The panel agreed there are reasons to be hopeful about the future of fact-finding: Since the 2016 election, web traffic at the Washington Post has soared, subscriptions to the New York Times have increased tenfold and journalism nonprofits such as ProPublica report a flood of new donors.
“There’s a new sense that the public understands that there is such a thing as facts,” Helderman said, “and that reporters are the ones that, in a free society, find them out and tell them to the public.”
Spotlight Club Kick-off Event
September 16, 2016
Hosted by The Lodge at Torrey Pines
The Spotlight Club launched with a discussion of investigative journalism and the critical need for it.
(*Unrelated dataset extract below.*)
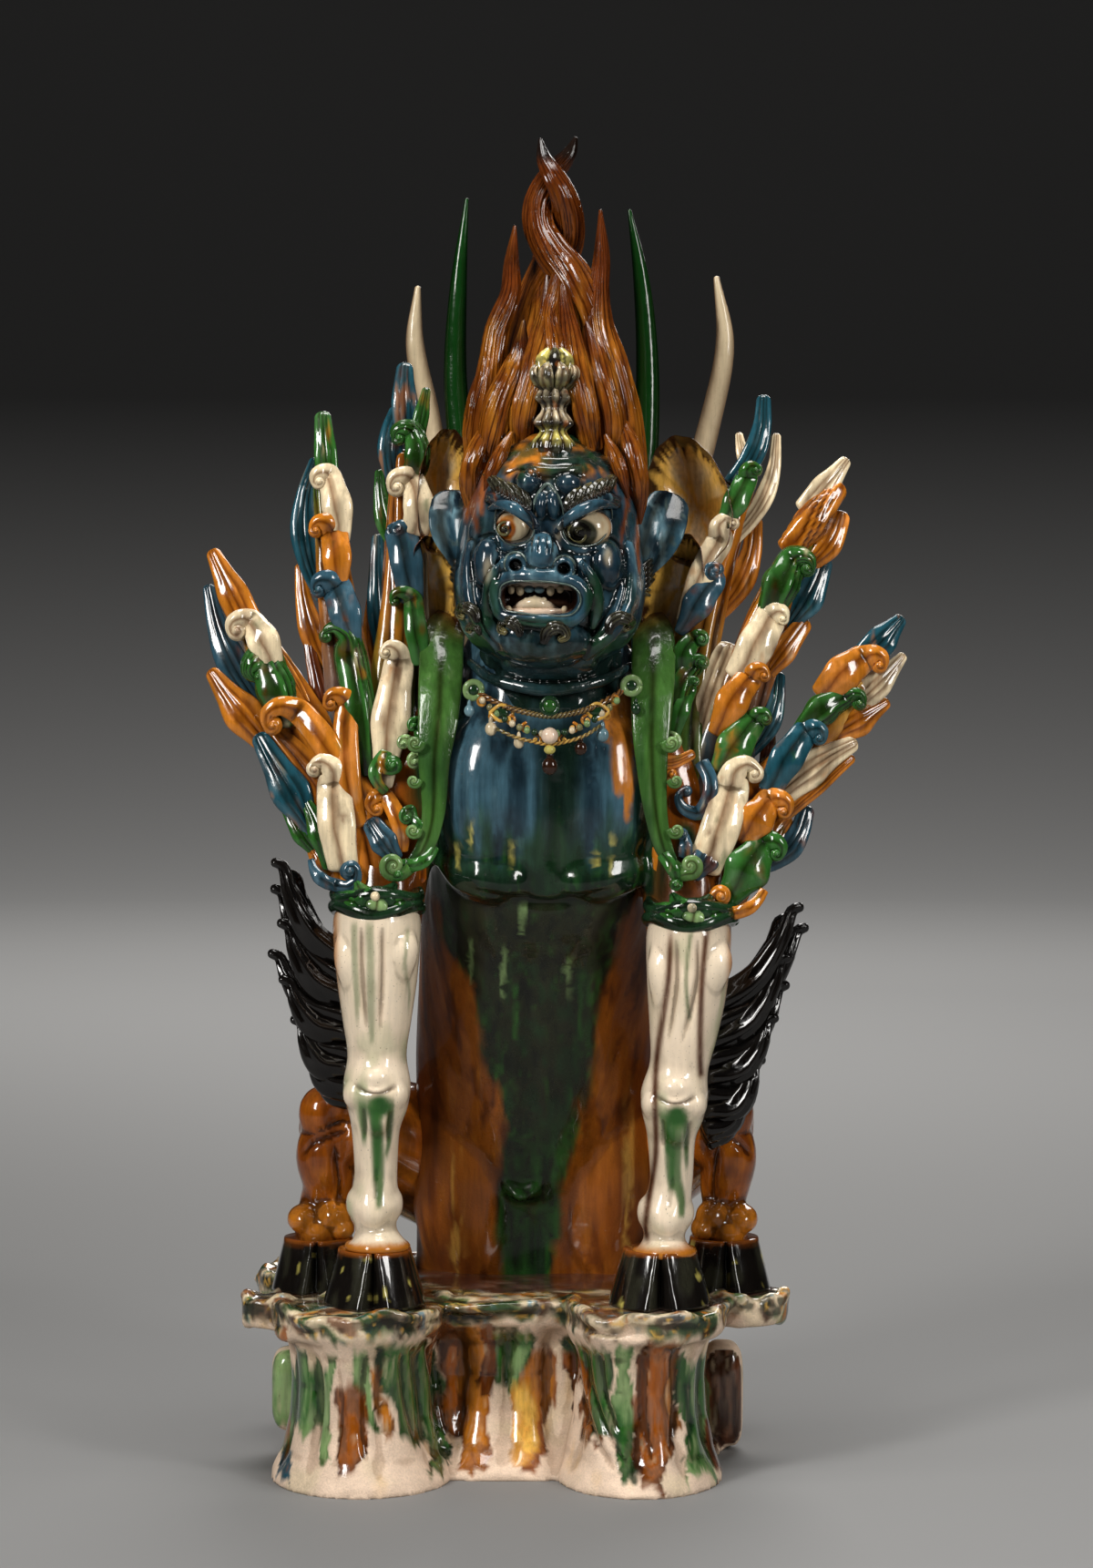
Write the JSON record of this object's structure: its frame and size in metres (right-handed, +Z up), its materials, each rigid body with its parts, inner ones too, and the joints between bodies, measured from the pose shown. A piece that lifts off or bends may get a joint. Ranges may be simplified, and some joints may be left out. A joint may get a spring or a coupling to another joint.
{
  "type": "tomb guardian figure",
  "caption": "Seated winged guardian beast with a demon face, flame plumes, upswept hair and hooves, in glazed earthenware on its own lobed plinth.",
  "frame": {"origin": "centre of the plinth's flat underside", "axes": "+Z up, the figure faces -Y, its proper right side is at -X"},
  "size_m": [0.4865, 0.3142, 0.9296],
  "materials": {
    "sancai_glaze": "glossy lead glazes in amber, green, blue, cream and black-brown, run and pooled over a pinkish clay body",
    "bare_clay": "matt, pinkish buff earthenware left bare on the plinth walls between glaze runs"
  },
  "bodies": {
    "root": {"tomb_guardian": "sancai_glaze"}
  },
  "joints": []
}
Walter “Robby” Robinson, who headed the Boston Globe’s Spotlight team during its Pulitzer Prize winning investigation of the Catholic Church, came out from Boston to help celebrate our supporters.
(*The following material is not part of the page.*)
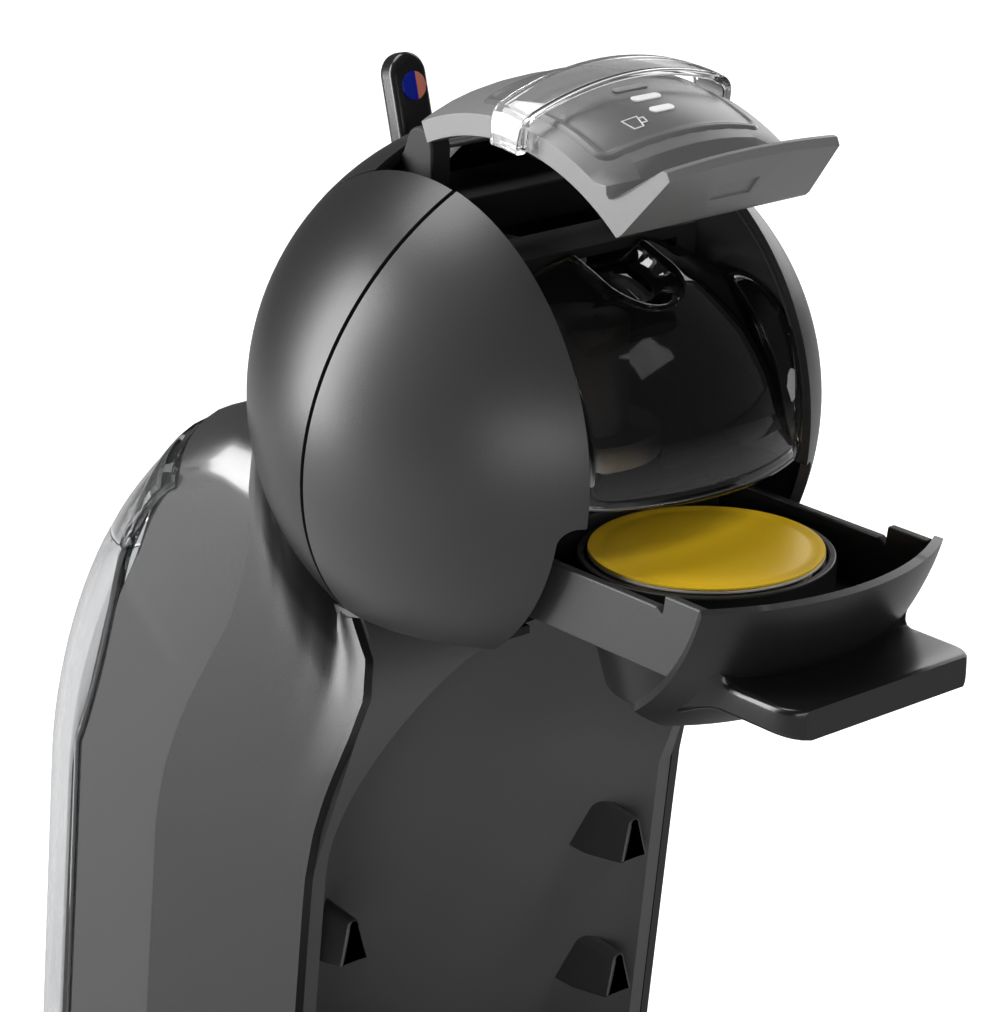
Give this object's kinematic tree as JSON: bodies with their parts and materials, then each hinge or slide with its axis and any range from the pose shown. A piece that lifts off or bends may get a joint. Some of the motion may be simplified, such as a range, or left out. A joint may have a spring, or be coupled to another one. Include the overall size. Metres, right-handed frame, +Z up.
{
  "type": "pod coffee machine",
  "caption": "Pod coffee machine with a round brewing head on a leaning column, locking arm, pod drawer, drip tray and lift-off water tank.",
  "frame": {"origin": "on the table under the middle of the machine, at the middle of its box", "axes": "+Z up, the drawer and the cup side face -Y, +X is to the right seen from the front"},
  "size_m": [0.136, 0.282, 0.3187],
  "materials": {
    "shell": "satin moulded plastic",
    "cap": "satin anthracite plastic",
    "gloss_black": "polished black plastic",
    "dark_trim": "fine-textured black plastic",
    "column": "satin grey plastic",
    "smoked": "smoked clear plastic",
    "clear": "clear plastic",
    "arm_grey": "satin metallic grey plastic",
    "light": "translucent white lens",
    "steel": "brushed steel",
    "bright_steel": "polished steel",
    "rubber": "matt rubber",
    "red_rubber": "silicone rubber",
    "hose": "silicone rubber",
    "aluminium": "cast aluminium",
    "board": "lacquered circuit board",
    "valve": "moulded nylon",
    "badge": "two-colour enamel",
    "pod": "moulded plastic",
    "foil": "lacquered yellow foil",
    "button": "satin silver plastic"
  },
  "bodies": {
    "machine": {"foot_base": "dark_trim", "bottom_plate": "dark_trim", "rubber_feet": "rubber", "base_screws": "steel", "column_front": "column", "tray_hooks": "dark_trim", "side_shell_left": "shell", "side_shell_right": "shell", "rear_housing": "gloss_black", "head_cap_left": "cap", "head_cap_right": "cap", "head_floor": "dark_trim", "top_cover": "shell", "visor": "smoked", "latch_pocket": "dark_trim", "hinge_block": "dark_trim", "hinge_pin": "bright_steel", "drawer_rails": "dark_trim", "brew_frame": "dark_trim", "brew_hose": "hose", "thermoblock": "aluminium", "pump": "steel", "pump_mounts": "rubber", "pump_hose": "hose", "inlet_hose": "hose", "control_board": "board", "selector_valve": "valve", "tank_seat": "dark_trim", "tank_seal": "red_rubber", "cord_gland": "rubber"},
    "locking_arm_body": {"locking_arm": "arm_grey", "arm_panel": "arm_grey", "light_bars": "light", "arm_latch": "steel"},
    "collar_body": {"volume_collar": "clear"},
    "injector_body": {"injector": "aluminium", "needle": "bright_steel"},
    "lever_body": {"temperature_lever": "gloss_black", "lever_badge": "badge"},
    "drawer_body": {"pod_drawer": "dark_trim", "drawer_fascia": "dark_trim", "drawer_handle": "gloss_black", "pod_cup": "pod", "pod_lid": "foil"},
    "tray_body": {"drip_tray": "dark_trim"},
    "grid_body": {"cup_grid": "steel"},
    "tank_body": {"water_tank": "clear"},
    "tank_lid_body": {"tank_lid": "smoked"},
    "tank_valve_body": {"tank_valve": "pod"},
    "button_body": {"power_button": "button"}
  },
  "joints": [
    {"name": "arm_hinge", "type": "hinge", "parent": "machine", "child": "locking_arm_body", "pos_m": [0, -0.007, 0.296], "axis": [-1, 0, 0], "range_deg": [-20, 10]},
    {"name": "injector_slide", "type": "slide", "parent": "machine", "child": "injector_body", "axis": [0, 0, 1], "range_m": [-0.0071, 0.0036]},
    {"name": "collar_slide", "type": "hinge", "parent": "locking_arm_body", "child": "collar_body", "pos_m": [0, -0.03755, 0.24117], "axis": [1, 0, 0], "range_deg": [-8, 8]},
    {"name": "lever_swing", "type": "hinge", "parent": "machine", "child": "lever_body", "pos_m": [0, 0.0275, 0.266], "axis": [0, 1, 0], "range_deg": [-15, 15]},
    {"name": "drawer_slide", "type": "slide", "parent": "machine", "child": "drawer_body", "axis": [0, -1, 0], "range_m": [-0.045, 0.075]},
    {"name": "tray_slide", "type": "slide", "parent": "machine", "child": "tray_body", "axis": [0, -1, 0], "range_m": [0, 0.12]},
    {"name": "grid_lift", "type": "slide", "parent": "tray_body", "child": "grid_body", "axis": [0, 0, 1], "range_m": [0, 0.03]},
    {"name": "tank_lift", "type": "slide", "parent": "machine", "child": "tank_body", "axis": [0, 0, 1], "range_m": [0, 0.12]},
    {"name": "tank_lid_hinge", "type": "hinge", "parent": "tank_body", "child": "tank_lid_body", "pos_m": [0, 0.1, 0.1822], "axis": [-1, 0, 0], "range_deg": [0, 80]},
    {"name": "valve_plunger", "type": "slide", "parent": "tank_body", "child": "tank_valve_body", "axis": [0, 0, 1], "range_m": [0, 0.003], "stiffness_N_per_m": 100, "springref_m": -0.001},
    {"name": "power_press", "type": "slide", "parent": "machine", "child": "button_body", "axis": [-1, 0, 0], "range_m": [0, 0.0015], "stiffness_N_per_m": 300, "springref_m": -0.0005}
  ],
  "couplings": [
    {"joint": "injector_slide", "follows": "arm_hinge", "m_per_rad": 0.02}
  ]
}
He gave the audience of nearly 100 people a taste of his career in news, from foreign correspondent to White House reporter to editing at the Globe. He found important stories on every beat.
“I think every reporter should be an investigative reporter,” he said. “And nowadays, because of the same internet which has hollowed out our newsroom, we have resources at our fingertips that allow good reporters to really shrink that gray area in every news story where we have he said and he said and we leave it to the reader to figure out where the truth is.”
He applauded the work of inewsource, telling the audience,
“I was eager to come out here, and not for the weather by the way. The weather in Massachusetts is still pretty good in September. I was eager to come out here because inewsource is one of the best investigative nonprofits in the country. I know Lorie from IRE, Investigative Reporters and Editors, which is a national organization, and everybody, when they talk about which cities are doing the best work in this area, inewsource is always on the tip of everybody’s tongue, as it should be.”